Overall, the Venture Capital industry was not very attractive in 2009. Due to lowered costs for launching internet start-ups, the industry became disruptive and decreased the need for Series A funding. In relation to that, potential targets preferred to remain private longer than the usual VC cycle of seven years, which led to restricted liquidity for VC firms.
Representing a highly fragmented industry where the lion’s share of high returns was constantly split between only a few strong individual firms also didn’t constitute to the attractiveness of the industry. The level of competitiveness was even further increased by the rise of alternative funding methods such as crowdfunding, incubators, and angel investors.

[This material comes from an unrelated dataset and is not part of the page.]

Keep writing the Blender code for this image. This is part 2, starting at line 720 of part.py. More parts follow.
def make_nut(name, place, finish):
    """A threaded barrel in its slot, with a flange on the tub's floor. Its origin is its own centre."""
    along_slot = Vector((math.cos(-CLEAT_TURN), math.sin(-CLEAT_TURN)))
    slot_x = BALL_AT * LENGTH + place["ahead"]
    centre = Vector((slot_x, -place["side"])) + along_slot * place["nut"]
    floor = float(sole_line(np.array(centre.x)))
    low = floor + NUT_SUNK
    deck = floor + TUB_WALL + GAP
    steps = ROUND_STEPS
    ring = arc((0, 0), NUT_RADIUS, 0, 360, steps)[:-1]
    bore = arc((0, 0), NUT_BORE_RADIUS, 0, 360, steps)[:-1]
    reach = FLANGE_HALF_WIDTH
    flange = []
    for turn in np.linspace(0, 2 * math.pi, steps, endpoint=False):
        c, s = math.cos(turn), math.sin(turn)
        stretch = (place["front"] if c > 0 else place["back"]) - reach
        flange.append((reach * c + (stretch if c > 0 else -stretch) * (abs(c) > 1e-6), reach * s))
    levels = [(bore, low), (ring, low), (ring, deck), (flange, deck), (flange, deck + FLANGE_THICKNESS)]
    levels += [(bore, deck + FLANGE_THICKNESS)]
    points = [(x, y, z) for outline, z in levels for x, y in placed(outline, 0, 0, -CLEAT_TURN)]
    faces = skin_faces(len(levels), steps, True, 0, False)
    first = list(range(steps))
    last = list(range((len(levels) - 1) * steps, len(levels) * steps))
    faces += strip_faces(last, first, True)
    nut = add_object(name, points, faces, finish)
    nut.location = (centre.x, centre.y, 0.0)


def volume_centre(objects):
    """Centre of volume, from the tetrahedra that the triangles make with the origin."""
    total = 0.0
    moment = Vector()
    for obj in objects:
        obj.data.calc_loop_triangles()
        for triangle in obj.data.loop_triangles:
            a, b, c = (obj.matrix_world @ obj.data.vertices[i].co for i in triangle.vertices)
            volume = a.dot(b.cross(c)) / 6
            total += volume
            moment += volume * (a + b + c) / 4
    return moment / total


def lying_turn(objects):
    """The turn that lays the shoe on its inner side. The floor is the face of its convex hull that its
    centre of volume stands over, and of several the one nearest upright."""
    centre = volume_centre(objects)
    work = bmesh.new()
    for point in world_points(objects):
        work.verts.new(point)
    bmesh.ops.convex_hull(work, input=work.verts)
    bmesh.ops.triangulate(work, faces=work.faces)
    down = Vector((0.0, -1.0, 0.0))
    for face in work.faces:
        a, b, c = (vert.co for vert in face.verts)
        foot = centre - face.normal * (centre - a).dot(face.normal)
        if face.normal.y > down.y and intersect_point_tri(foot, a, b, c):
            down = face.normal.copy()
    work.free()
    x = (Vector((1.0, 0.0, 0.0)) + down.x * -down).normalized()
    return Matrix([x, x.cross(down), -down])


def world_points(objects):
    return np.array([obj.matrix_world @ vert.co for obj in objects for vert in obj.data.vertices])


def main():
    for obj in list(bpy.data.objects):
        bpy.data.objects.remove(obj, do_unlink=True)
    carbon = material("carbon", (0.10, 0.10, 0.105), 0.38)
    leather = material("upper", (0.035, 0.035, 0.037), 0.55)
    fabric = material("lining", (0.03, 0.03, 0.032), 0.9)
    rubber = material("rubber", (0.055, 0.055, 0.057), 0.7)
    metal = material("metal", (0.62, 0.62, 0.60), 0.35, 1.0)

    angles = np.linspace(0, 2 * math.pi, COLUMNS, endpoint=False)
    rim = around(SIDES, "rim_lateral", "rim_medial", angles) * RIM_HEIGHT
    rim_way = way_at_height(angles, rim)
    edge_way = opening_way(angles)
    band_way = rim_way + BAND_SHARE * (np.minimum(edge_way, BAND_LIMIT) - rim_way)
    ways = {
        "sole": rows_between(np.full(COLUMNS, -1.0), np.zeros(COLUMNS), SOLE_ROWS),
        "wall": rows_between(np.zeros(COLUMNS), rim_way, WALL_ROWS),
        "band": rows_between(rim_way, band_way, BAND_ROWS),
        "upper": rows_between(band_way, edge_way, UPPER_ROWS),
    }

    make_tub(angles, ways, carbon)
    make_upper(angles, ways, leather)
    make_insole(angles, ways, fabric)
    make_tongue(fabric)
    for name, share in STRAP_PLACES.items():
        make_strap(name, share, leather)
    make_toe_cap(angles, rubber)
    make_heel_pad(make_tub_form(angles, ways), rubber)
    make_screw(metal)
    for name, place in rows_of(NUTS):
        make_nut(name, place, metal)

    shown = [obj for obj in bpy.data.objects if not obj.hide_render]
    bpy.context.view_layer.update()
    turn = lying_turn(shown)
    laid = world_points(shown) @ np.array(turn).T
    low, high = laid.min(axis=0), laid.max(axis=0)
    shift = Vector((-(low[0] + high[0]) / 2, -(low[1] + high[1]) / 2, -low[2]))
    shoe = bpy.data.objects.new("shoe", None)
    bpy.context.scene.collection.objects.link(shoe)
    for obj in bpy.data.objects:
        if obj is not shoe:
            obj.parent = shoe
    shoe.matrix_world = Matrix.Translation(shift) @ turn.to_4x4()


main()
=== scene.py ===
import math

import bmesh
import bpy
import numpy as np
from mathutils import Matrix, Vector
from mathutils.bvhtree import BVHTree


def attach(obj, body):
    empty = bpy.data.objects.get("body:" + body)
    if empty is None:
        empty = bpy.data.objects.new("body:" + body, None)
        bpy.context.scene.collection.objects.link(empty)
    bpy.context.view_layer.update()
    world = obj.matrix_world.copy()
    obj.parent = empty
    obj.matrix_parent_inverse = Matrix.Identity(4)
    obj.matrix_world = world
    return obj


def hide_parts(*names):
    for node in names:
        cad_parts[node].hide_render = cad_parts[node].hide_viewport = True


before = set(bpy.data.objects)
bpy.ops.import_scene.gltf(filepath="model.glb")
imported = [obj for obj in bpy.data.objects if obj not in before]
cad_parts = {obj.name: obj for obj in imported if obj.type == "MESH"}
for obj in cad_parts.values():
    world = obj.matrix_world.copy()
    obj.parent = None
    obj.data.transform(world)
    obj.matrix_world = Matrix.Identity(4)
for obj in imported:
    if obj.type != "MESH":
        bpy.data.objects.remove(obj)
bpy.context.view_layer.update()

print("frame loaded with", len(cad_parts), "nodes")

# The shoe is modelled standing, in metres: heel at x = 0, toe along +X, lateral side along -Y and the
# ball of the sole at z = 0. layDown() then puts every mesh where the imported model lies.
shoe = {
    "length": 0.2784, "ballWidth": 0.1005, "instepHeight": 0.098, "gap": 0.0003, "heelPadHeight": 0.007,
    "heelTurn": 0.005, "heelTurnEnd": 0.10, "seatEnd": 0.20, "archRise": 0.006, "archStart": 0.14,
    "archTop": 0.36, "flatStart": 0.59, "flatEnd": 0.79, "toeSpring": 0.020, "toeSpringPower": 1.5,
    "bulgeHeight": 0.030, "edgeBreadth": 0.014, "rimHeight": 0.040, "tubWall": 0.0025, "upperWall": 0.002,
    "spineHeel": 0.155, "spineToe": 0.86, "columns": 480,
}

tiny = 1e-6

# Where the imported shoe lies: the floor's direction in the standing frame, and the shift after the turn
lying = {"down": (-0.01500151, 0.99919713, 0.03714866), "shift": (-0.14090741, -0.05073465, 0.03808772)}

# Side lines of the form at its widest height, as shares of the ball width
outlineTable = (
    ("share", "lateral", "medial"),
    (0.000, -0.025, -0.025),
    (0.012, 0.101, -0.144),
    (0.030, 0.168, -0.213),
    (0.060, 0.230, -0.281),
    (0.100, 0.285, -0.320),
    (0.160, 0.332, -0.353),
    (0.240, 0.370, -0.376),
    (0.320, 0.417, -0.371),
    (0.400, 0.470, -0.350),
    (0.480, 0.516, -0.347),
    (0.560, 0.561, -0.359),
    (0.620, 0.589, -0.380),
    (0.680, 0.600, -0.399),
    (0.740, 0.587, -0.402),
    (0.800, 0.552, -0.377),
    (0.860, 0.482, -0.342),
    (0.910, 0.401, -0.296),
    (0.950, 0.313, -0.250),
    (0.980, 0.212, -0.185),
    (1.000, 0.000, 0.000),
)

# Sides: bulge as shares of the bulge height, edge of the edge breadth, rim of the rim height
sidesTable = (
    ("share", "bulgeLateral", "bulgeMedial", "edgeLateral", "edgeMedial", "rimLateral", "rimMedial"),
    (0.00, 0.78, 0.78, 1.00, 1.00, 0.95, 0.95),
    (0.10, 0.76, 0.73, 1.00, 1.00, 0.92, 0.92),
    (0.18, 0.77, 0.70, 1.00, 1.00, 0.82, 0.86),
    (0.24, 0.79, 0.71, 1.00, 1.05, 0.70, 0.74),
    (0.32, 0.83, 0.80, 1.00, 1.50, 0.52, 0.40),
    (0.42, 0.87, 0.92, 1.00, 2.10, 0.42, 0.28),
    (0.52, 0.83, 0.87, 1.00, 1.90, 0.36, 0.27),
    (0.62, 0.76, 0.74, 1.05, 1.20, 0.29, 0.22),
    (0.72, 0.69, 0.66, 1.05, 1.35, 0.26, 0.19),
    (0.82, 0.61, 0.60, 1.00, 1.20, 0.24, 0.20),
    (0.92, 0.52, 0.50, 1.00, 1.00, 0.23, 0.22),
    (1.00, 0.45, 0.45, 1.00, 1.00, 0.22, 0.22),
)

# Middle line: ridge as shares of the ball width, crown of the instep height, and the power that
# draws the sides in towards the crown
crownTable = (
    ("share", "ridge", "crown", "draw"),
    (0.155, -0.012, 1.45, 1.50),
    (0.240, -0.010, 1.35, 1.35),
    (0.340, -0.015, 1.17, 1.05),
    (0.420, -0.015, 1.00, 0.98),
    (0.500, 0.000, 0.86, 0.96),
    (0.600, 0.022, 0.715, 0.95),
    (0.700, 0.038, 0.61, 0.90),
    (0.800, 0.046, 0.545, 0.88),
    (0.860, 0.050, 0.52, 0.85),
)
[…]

Lastly, VCs attracted lower returns in comparison to S&P500 in recent years. Yet, a16z saw in these flaws the opportunity to enter with a differentiated approach and fulfill their own imaginations, being previously inspired by negative conceptions about VCs by former customers. To exemplify, in comparison to traditional VC, their new VC business model was supposed to focus more on operating support or to have founder remain in the firm rather than to replace them with external CEO’s.

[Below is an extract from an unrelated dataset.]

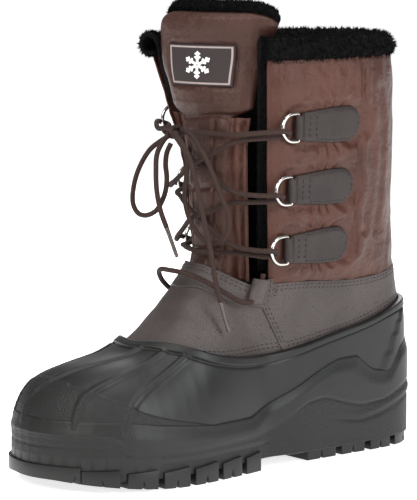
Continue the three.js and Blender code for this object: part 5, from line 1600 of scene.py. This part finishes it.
ring_places = {}
arch = [(0, -RING_HALF * 0.6), (0, 0), (0, RING_HALF * 0.6), (0.5, RING_HALF * 0.95),
    ((RING_REACH - RING_HALF) * 0.45, RING_HALF)]
arch += [(RING_REACH - RING_HALF + RING_HALF * math.sin(a), RING_HALF * math.cos(a)) for a in np.linspace(0,
    math.pi, 13)]
arch += [((RING_REACH - RING_HALF) * 0.45, -RING_HALF), (0.5, -RING_HALF * 0.95)]
arch = even_spline(arch, 6, closed=True)
TAB_BEHIND = 5.2
for side in ("lateral", "medial"):
    for ring in RINGS:
        spot = RingPlace(side, ring)
        ring_places[side, ring["level"]] = spot
        label = "%s_%d" % (side, ring["level"])
        wire = hoop(spot.tilted(arch[:, 0], np.zeros(len(arch)), arch[:, 1]), RING_WIRE / 2)
        build("d_ring_" + label, wire[0], wire[1], nickel, body="ring_" + label,
            replaced=["d_ring_" + label])
        # The strap from its round end forward, then up over the bar, round it and back under.
        reach = TAB_LENGTH - TAB_BEHIND - TAB_BACK / 2
        run = np.concatenate([np.linspace(TAB_LENGTH - TAB_BEHIND, reach, 26),
            np.linspace(reach, 0, 30)[1:]])
        half = np.where(
            run < reach,
            (TAB_FRONT + (TAB_BACK - TAB_FRONT) * np.clip(run / (reach * 0.7), 0, 1)) / 2,
            TAB_BACK / 2 * np.sqrt(np.clip(1 - ((run - reach) / (TAB_BACK / 2)) ** 2, 0.01, 1)),
        )
        aside = np.linspace(-1, 1, 27)
        u_at = aside[:, None] * half[None, :]
        flat_at, flat_way = on_last(spot.at(np.broadcast_to(-TAB_BEHIND - run, u_at.shape), 0.0, u_at))
        from_edge = np.minimum(half[None, :] - np.abs(u_at), (TAB_LENGTH - TAB_BEHIND - run)[None, :] + 0
            * u_at)
        crown = 0.5 * smooth_step(from_edge, 0, 3.4) - 0.55 * (1 - np.clip(from_edge / 0.9, 0, 1)) ** 2
        crown -= 0.22 * np.exp(-(((from_edge - 1.9) / 0.5) ** 2))
        for row in (5.0, 11.0):
            crown -= 0.3 * np.exp(-(((run[None, :] - row) / 0.6) ** 2))
        top = flat_at + flat_way * (SEAT + TAB_THICK + crown)[..., None]
        under = flat_at + flat_way * SEAT
        loop_half = 8.2
        loop_f = [-5.2, -3.2, -1.6]
        loop_o = [SEAT + 1.0, 3.6, 5.3]
        turn = np.radians(np.linspace(84, -90, 16))
        loop_f += list(2.25 * np.cos(turn)) + [-1.6, -3.2, -4.6]
        loop_o += list(BAR_HEIGHT + 2.25 * np.sin(turn)) + [1.22, 1.2, 1.2]
        spine = even_spline(np.column_stack([loop_f, loop_o]), 3)
        spine_way = np.gradient(spine, axis=0)
        spine_way /= np.linalg.norm(spine_way, axis=1)[:, None]
        out_f, out_o = -spine_way[:, 1], spine_way[:, 0]
        widths = loop_half + (TAB_FRONT / 2 - loop_half) * (1 - smooth_step(np.arange(len(spine)), 0, 8))
        u_loop = aside[:, None] * widths[None, :]
        thick = 0.66 * (1 - 0.35 * np.abs(aside[:, None]) ** 8)
        f_of, o_of = spine[:, 0][None, :], spine[:, 1][None, :]
        loop_top = spot.at(f_of + thick * out_f[None, :], o_of + thick * out_o[None, :], u_loop)
        loop_under = spot.at(f_of - thick * out_f[None, :], o_of - thick * out_o[None, :], u_loop)
        tab = joined([sheet_solid(top, under), sheet_solid(loop_top, loop_under)])
        build("ring_tab_" + label, tab[0], tab[1], tab_leather, uv=tab[2],
            replaced=["ring_tab_" + label])
        long_run = np.concatenate([np.linspace(11, reach, 60), reach + (TAB_BACK / 2 - 1.9)
            * np.sin(np.linspace(0, math.pi, 60)),
                                   np.linspace(reach, 11, 60)])
        straight = (TAB_FRONT + (TAB_BACK - TAB_FRONT) * np.clip(np.linspace(11, reach, 60) / (reach * 0.7),
            0, 1)) / 2 - 1.9
        long_u = np.concatenate([-straight, -(TAB_BACK / 2 - 1.9) * np.cos(np.linspace(0, math.pi, 60)),
            straight[::-1]])
        rows_at, rows_way = on_last(spot.at(-TAB_BEHIND - long_run, 0.0, long_u))
        lines = [(rows_at + rows_way * (SEAT + TAB_THICK + 0.35), rows_way)]
        for row in (5.0, 11.0):
            u_row = np.linspace(-TAB_FRONT / 2 + 1.9, TAB_FRONT / 2 - 1.9, 20)
            row_at, row_way = on_last(spot.at(np.full(20, -TAB_BEHIND - row), 0.0, u_row))
            lines.append((row_at + row_way * (SEAT + TAB_THICK + 0.55), row_way))
        tab_thread = joined([stitches(path, way, 3.6, 1.9, 0.9) for path, way in lines])
        build("tab_stitching_" + label, tab_thread[0], tab_thread[1], thread)


# ---- Laced lace: turns through the rings, and the run through the sleeves at the throat ----

CROSS_LOW = {1: 212, 2: 175, 3: 151}
CROSS_HIGH = {1: 234, 2: 212, 3: 175}
PASS_HEIGHT = {1: 235, 2: 190.5, 3: 151.5}
LACE_PROUD = LACE / 2 + 1.9
for (side, level), spot in ring_places.items():
    ring_z = RINGS[level - 1]["z"]
    loop = LACE / 2 + RING_WIRE / 2 + 1.2
    drop = PASS_HEIGHT[level] - ring_z
    tip = math.sqrt(RING_HALF**2 - drop**2) + RING_REACH - RING_HALF
    over = 0 if side == "lateral" else LACE + 0.5
    under = LACE + 0.5 if side == "lateral" else 0
    front = FRONT_LATERAL if side == "lateral" else FRONT_MEDIAL
    low, high = CROSS_LOW[level], CROSS_HIGH[level]

    def on_face(u, z, lift_by):
        return on_tongue(np.array([spot.s * u]), np.array([float(z)]), -(LACE_PROUD + lift_by))[0]

    def past_edge(z, lift_by):
        return on_leg(np.array([front + spot.s * (FRONT_LAP + 0.09)]), np.array([float(z)]),
            np.array([LACE / 2 + lift_by]))[0][0]

    def between(z, part):
        return z + (PASS_HEIGHT[level] - z) * part

    to_knot = (-0.13, 3.6) if side == "lateral" else (0.56, 3.6)
    points = [
        on_face(0.01, low, under), on_face(0.2, between(low, 0.15), under * 0.9),
        on_face(0.55, between(low, 0.45), under * 0.2 + 0.6), on_face(0.88, between(low, 0.75), 2.2),
        past_edge(between(low, 0.9) - 1, 1.2),
        spot.tilted(tip + 2.2, -loop * 0.97, drop - 2.2), spot.tilted(tip - 1.4, -loop * 0.93, drop - 1.5),
        spot.tilted(tip - loop, 0, drop), spot.tilted(tip - 1.4, loop * 0.93, drop + 1.5),
        spot.tilted(tip + 2.2, loop * 0.97, drop + 2.4),
        past_edge(between(high, 0.9) + 1, 5.2), on_face(0.88, between(high, 0.75), 6.4),
        on_face(0.55, between(high, 0.45), over * 0.2 + 2.6),
    ]
    if level == 1:
        points.append(on_face(to_knot[0], high, to_knot[1]))
    else:
        points += [on_face(0.2, between(high, 0.15), over * 0.9), on_face(0.01, high, over)]
    path = lace_path(points)
    label = "%s_%d" % (side, level)
    shape = tube(path, LACE / 2)
    piece = build("lace_turn_" + label, shape[0], shape[1], lace_material, body=None, uv=shape[2],
                  replaced=["lace_turn_" + label])
    framed(spot.tilted(tip + 3, 0, drop)).tolist()
    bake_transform(piece)

THROAT_RUN = both([(42.5, 7, 137), (43, 4.5, 128), (42, 1.5, 119.5), (40, -8, 118), (34, -22, 126),
    (25, -32.5, 134),
                   (13, -40, 138.5), (0, -43, 139.5)])
run_shape = tube(lace_path(THROAT_RUN), LACE / 2)
build("lace_throat_run", run_shape[0], run_shape[1], lace_material, uv=run_shape[2],
    replaced=["lace_throat_run"])
sleeve_lines = []
for side, carry in (("lateral", list), ("medial", medial)):
    rows = [carry([(40, -4, 117), (43.2, 13.5, 115.5)]), carry([(40.4, 0.5, 134), (44, 15.5, 132.5)])]
    surface, normal = panel_grid(rows, 60, 40)
    lace_line = on_last(np.array(carry([(42.5, 7, 140), (43, 4.5, 128), (42, 1.5, 119.5), (41.6, 0, 114)]),
        float))[0]
    away = near_line(surface, lace_line)
    hump = 1.5 + 6.3 * np.sqrt(np.clip(1 - (away / 6.0) ** 2, 0, 1)) + 0.5 * np.exp(-((away / 6.5) ** 2))
    skin = surface + normal * hump[..., None]
    points, faces, uv = sheet_solid(skin, surface + normal * (hump - LEATHER)[..., None])
    build("lace_sleeve_" + side, points, faces, leather, uv=uv,
        replaced=["lace_sleeve_" + side])
    sleeve_lines.append(seam_at(skin, normal, "right", 1.8))
sleeve_thread = joined([stitches(path, way, 2.9, 1.9, 0.7) for path, way in sleeve_lines])
build("sleeve_stitching", sleeve_thread[0], sleeve_thread[1], thread)


# ---- Inside the boot: the fleece bootie, the felt insole, and the parts that stay out of sight ----

INTERLINING = 2
BOOTIE = 5.2
bootie_outer = -(LEATHER + INTERLINING + CLEAR)
bootie_inner = bootie_outer - BOOTIE
SHELL_FLOOR = 22 + CLEAR + SHELL_WALL + CLEAR + 6 + CLEAR + 2 + CLEAR
THROAT = [
    (0, 142, 129), (27, 135, 129), (41, 105, 129), (45, 60, 129), (43, 20, 129), (30, -4, 131),
    (12, -15, 134),
    (0, -18, 135), (-12, -15, 134), (-30, -4, 131), (-41, 20, 129), (-43, 60, 129), (-40, 105, 129),
    (-25, 135, 129),
]
throat_line = along_line(even_spline(THROAT + THROAT[:1], 4), angles / (2 * math.pi))
bowl_foot = footprint(angles, bootie_inner)
rise = np.linspace(0, 1, 70)[:, None, None]
side_from = np.column_stack([bowl_foot, np.full(ROUND, 40.0)])
bowl_grid = side_from + rise * (throat_line - side_from)
surface, normal = on_last(bowl_grid)
inner_skin = surface + normal * (bootie_inner - 0.2 - piled(surface, normal, 1.6, 2.2))[..., None]
outer_skin = surface + normal * (bootie_outer - 0.6)
floor_inner = np.column_stack([footprint(angles, bootie_inner), np.full(ROUND, SHELL_FLOOR + 3.8)])
floor_outer = np.column_stack([footprint(angles, bootie_outer - 0.6), np.full(ROUND, SHELL_FLOOR + 0.2)])
scales = np.array([0.03, 0.5, 0.97])[:, None, None]
hub = np.array([0, 10.0, 0])
level_scales = scales * (1, 1, 0) + (0, 0, 1)
inner_rows = hub * (1 - scales) + floor_inner * level_scales
outer_rows = hub * (1 - scales) + floor_outer * level_scales
bowl_points, bowl_faces, _ = sheet_solid(
    np.concatenate([outer_rows, outer_skin]), np.concatenate([inner_rows, inner_skin]), closed=True)
bootie = build("foot_lining", bowl_points, bowl_faces, fleece, replaced=["foot_lining"])

felt = new_material("insole_felt", (0.06, 0.06, 0.063), 0.95, Specular_IOR_Level=0.1)
board = new_material("lasting_board", (0.3, 0.22, 0.14), 0.85)
foam = new_material("sole_filler_foam", (0.28, 0.27, 0.25), 0.9)
batting = new_material("wadding_fibre", (0.72, 0.70, 0.66), 0.95)
for made, dark, light, size in (
    (felt, (0.03, 0.03, 0.032), (0.09, 0.09, 0.094), 900.0),
    (board, (0.2, 0.14, 0.09), (0.36, 0.27, 0.18), 500.0),
    (foam, (0.2, 0.19, 0.18), (0.34, 0.33, 0.31), 1200.0),
    (batting, (0.6, 0.58, 0.54), (0.8, 0.78, 0.75), 700.0),
):
    tree = made.node_tree
    cloud = place_group(tree, clouds, Place=object_place(tree), Size=50.0, Fine=size)
    feed(tree, mixed(tree, cloud.outputs["Speckle"], dark, light), "Base Color")
    bumped(tree, sums(tree, "ADD", cloud.outputs["Speckle"], cloud.outputs["Patch"]), 0.5, 0.0006)
for name, made in (("insole", felt), ("lasting_board", board), ("sole_filler", foam),
    ("shaft_wadding", batting),
                   ("tongue_wadding", batting), ("flap_wadding", batting)):
    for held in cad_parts[name].material_slots:
        held.material = made
    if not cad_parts[name].material_slots:
        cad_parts[name].data.materials.append(made)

Generally speaking, in 2009 after the financial crisis, potential valuations demonstrated to be lower. This led to more conservative prices being paid for firms and hence offered Andreessen Horowitz the opportunity to eventually get higher returns when the market was able to recover.
Question 2: “To succeed as a VC, you have to do three things really well: source, pick and win” (case, p. 8). What does a traditional VC firm do to source, pick, and win? How does a 16z approach these key success factors differently than other VC firms?
Firstly, next to referrals, proactive self-generations, and quantitative sourcing, a VC firm’s network is the major origin for its sourcing activities. For the picking process, factors such as the nature of the entrepreneurial team, the attractiveness of the industry and the product are relevant.
Moreover, in the picking stage majority votes among GP’s are usually required. Lastly, with regard to ‘winning’, all expertise in traditional VC firms usually comes from the VC company itself rather than from a network of external partners.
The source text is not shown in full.